People do run KDE, Gnome and Cinnamon on the 4GB/8GB/16GB models or buy a Pi400/500.

> I always hear this. I had to sit down with a colleague pumping this BS when I worked for SUSE and step by step, function by function, prove to him that Xfce could do every single function he could come up with in KDE and GNOME put together.

I was quite obviously talking about HiDPI support. You didn't read what I said.

This stuff works properly on Gnome and not on Xfce.

> Don't care. I am 58. I can't see the difference. So I do not own any HiDPI monitors. Features that only young people with excellent eyesight can even see is is ageist junk.

I do fucking care. I use a HiDPI monitor. Fonts are rendered better. My games look better than I run on my desktop. I like it.

I am 42. I can see the difference. While I am younger. I am not that young.

Why you are bringing ageism into what is essentially more pixels on a screen I have no idea. It is baffling that you are taking exception because I want the scaling to work properly on my monitors that I purchased. BTW my monitors are over a decade old now. HiDPI is not novel.

> It is not even similar.

It is exactly what you described. I literally read what you said and compared to what I could do on my Gnome Desktop. So I can only assume that you can't actually the describe the issue properly. That isn't my issue, that is yours.

> So you are happy with it.
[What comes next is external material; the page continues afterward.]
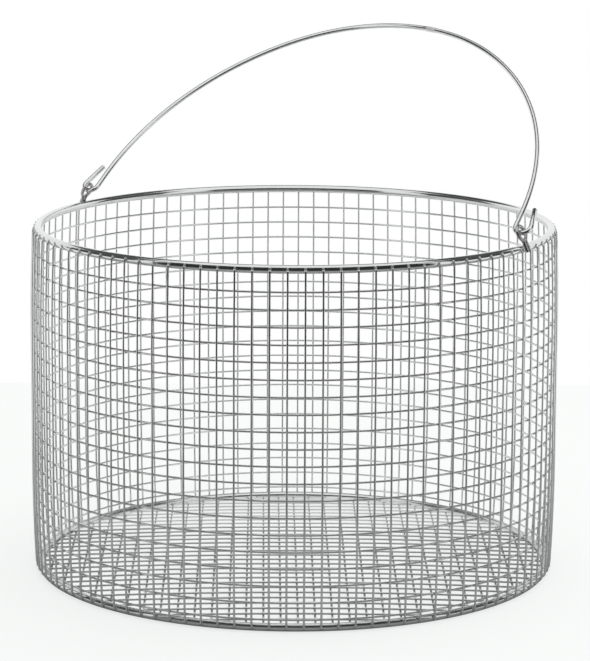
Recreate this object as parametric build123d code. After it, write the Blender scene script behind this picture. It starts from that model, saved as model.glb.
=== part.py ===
from build123d import *
import math
import os

# Round welded wire basket with a hooked bail handle. Millimetres, +Z up.
# The origin is on the surface that the basket stands on, below the middle of its floor.
# The bail hinges about a line parallel to X, through its two eyelets.

# Driving dimensions: wire mesh
mesh_pitch = 8.0  # between neighbouring wires of the wall and of the floor
mesh_wire = 1.0  # diameter of the mesh wire
upright_circle_radius = 127.0  # of the uprights' centrelines, at the two rings
wall_bulge = 1.3  # how much further out the wall stands between the rings
wall_draw_in = 50.0  # height over which the wall is drawn in to each ring
seam_lap = 2.04  # how far the rolled wall sheet laps past its own first upright
hoop_end_gap = 0.3  # between the two cut ends of a hoop, at the seam
first_hoop_drop = 10.1  # from the rim ring's centreline down to the highest hoop
upright_above_rim = 0.5  # upright ends above the rim ring's centreline
upright_below_base = 0.7  # upright ends below the base ring's centreline

# Driving dimensions: rings
ring_wire = 4.0  # diameter of the rim ring's and base ring's wire
ring_spacing = 166.2  # between the centrelines of the rim ring and the base ring

# Driving dimensions: floor
floor_rise = 3.0  # how far the middle of the floor stands above its edge
floor_turn = 32.4  # degrees from X to the upper layer's wires
floor_seat_depth = 1.35  # lower layer's centreline below the base ring's, at the edge
floor_offset_upper = 0.6  # from the axis to the nearest wire of the upper layer
floor_offset_lower = 1.2  # from the axis to the nearest wire of the lower layer
floor_shortest_wire = 30.0  # a shorter wire than this isn't part of the disc

# Driving dimensions: eyelets
eyelet_wire = 1.8
eyelet_lean = 26.0  # degrees that the loop leans in over the rim ring
eyelet_rise = 6.8  # from the weld line to the middle of the loop
eyelet_slack = 1.35  # play of the bail's wire inside the loop, all round
eyelet_neck_radius = 2.5  # bend from the legs out into the loop
eyelet_leg_gap = 0.1  # between the two legs
eyelet_foot = 2.7  # legs below the weld line
eyelet_side_room = 0.2  # least room between an eyelet's foot and an upright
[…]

Good for you. Can you at least understand that others hate it and have strong valid reasons for hating it and that it cripples us?

No. You literally repeated all the usual drivel that isn't true (I know because I've actually use Gnome) and complaints that are boil down to "I don't like how it works" or "the developers said something I didn't like and now I hate them forever". It is tiresome and trite, I would expect such things from someone in their early 20s, yet you are almost 60.

COSMIC is gaining ground as a JS-free alternative to current desktops, so hopefully you won't be limited to openbox and such.
Openbox isn't limiting me, Wayland still has no advantages for what I do with desktops.